Los robles, aún sin yemas ni hojas en esta incipiente primavera, tapizan los valles serranos haciendo que las laderas tomen un aspecto mullido y esponjoso. El sol penetra hasta el suelo entre las ramas desnudas del bosque y calienta el suelo donde florecen ya las prímulas y los narcisos. Nosotros atravesamos lomas observando cómo la fuerza de la naturaleza se va poco a poco adueñando del suelo que siempre fue suyo, asfixiando y arrinconando algunos pinares residuales de aquellos tiempos obsoletos de aterrazamientos y bulldozers, ahogando los pensamientos productivistas y esquilmantes de la bárbara mentalidad que imperaba en la gestión forestal de esta piel de toro no hace tantas décadas, y que aún hoy en día coletea en nuestros montes.

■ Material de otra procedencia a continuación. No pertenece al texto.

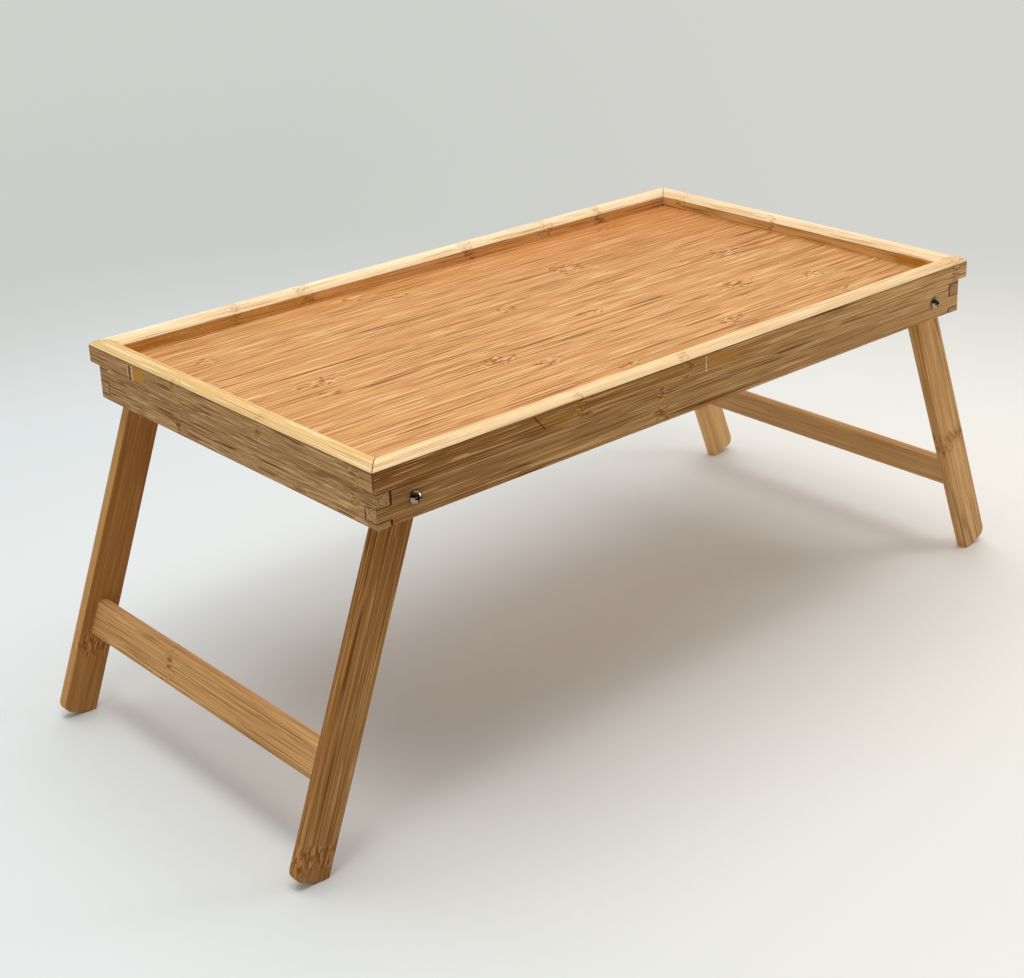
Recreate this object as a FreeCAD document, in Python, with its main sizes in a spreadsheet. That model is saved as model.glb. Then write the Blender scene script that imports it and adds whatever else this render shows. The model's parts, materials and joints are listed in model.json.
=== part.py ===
import FreeCAD, Part
import math
import os
import re

import Sketcher
from FreeCAD import Vector

# Bed tray table of laminated bamboo: a crowned, mitred rim stands on a box-jointed apron and holds a
# thin panel, and two leg frames swing on machine screws from splayed to flat under the panel.
# Frame: X along the tray, Y across it, Z up from the floor, origin under the middle of the tray.

SIZES = {
    # Tray, over the rim
    "tray_length": 500.0,
    "tray_width": 287.0,
    # Rim rail: vertical outer face, crowned top, rebate under its inner edge for the panel
    "rim_width": 14.2,
    "rim_side_height": 11.3,
    "crown_rise": 3.0,
    "inner_arris_drop": 1.0,
    "rim_edge_round": 0.8,
    "rebate_width": 5.0,
    "mitre_gap": 0.2,
    # Panel
    "panel_thickness": 3.0,
    "panel_gap": 0.3,
    # Apron boards and their corner fingers, counted down from the apron's top
    "overhang": 3.7,
    "apron_height": 23.5,
    "board_thickness": 9.0,
    "board_edge_round": 0.6,
    "finger_lead": 3.4,
    "finger_height": 8.2,
    "finger_gap": 0.5,
    # Legs: flat laths that lean outward onto the apron's end boards
    "splay_angle": 20.5,
    "leg_width": 23.0,
    "leg_thickness": 8.5,
    "leg_edge_round": 1.2,
    "foot_flat": 6.5,
    "foot_round": 6.0,
    "fold_clearance": 0.6,
    "stop_gap": 0.1,
    "tip_gap": 1.8,
    # Stretcher between the two legs of a frame, let into a blind mortise at each end
    "stretcher_drop": 155.7,
    "stretcher_width": 23.5,
    "stretcher_thickness": 8.5,
    "stretcher_round": 3.0,
    "mortise_depth": 5.0,
    "mortise_gap": 0.1,
    # Pivot hardware: pan head screw, plastic spacer, steel washer and locking nut
    "screw_diameter": 4.0,
    "bore_clearance": 0.05,
    "screw_tip": 1.5,
    "tip_chamfer": 0.5,
    "head_diameter": 8.0,
    "head_height": 3.0,
    "head_edge": 0.9,
    "recess_span": 4.4,
    "recess_slot": 1.1,
    "recess_depth": 1.9,
    "spacer_diameter": 10.0,
    "spacer_thickness": 0.6,
    "side_play": 0.1,
    "washer_diameter": 9.0,
    "washer_thickness": 0.8,
    "nut_width": 7.0,
    "nut_height": 3.2,
    "collar_diameter": 6.2,
    "collar_height": 1.6,
}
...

El robledal abraza y acaba fagocitando algunas fincas hoy olvidadas, con sus cercones de piedra musgosa, en donde muchos años atrás se acumulaba la paja en forma de ameales. Pájaros cantando, indicios de la existencia de algunos tímidos mamíferos, un cielo azul límpido, arroyos saltarines y cristalinos: todo parece equilibrado y estético. Como si tras el desastre de la deforestación, los incendios y los brutales cultivos de pinos y eucaliptos que arrasaron como caballo de Atila gran parte de nuestras montañas, se hubieran asentado las cosas, como si los monstruos hubieran muerto por fin y todo buscara ser como debía ser. Parece como si las aguas del río intentaran volver a su cauce, al fin.
Parece, al menos.
Nosotros, por lo pronto, somos testigos de la paulatina recuperación ecológica de muchas de las laderas de nuestras sierras, aún mucho menos diversas que las originales, pero no menos bellas.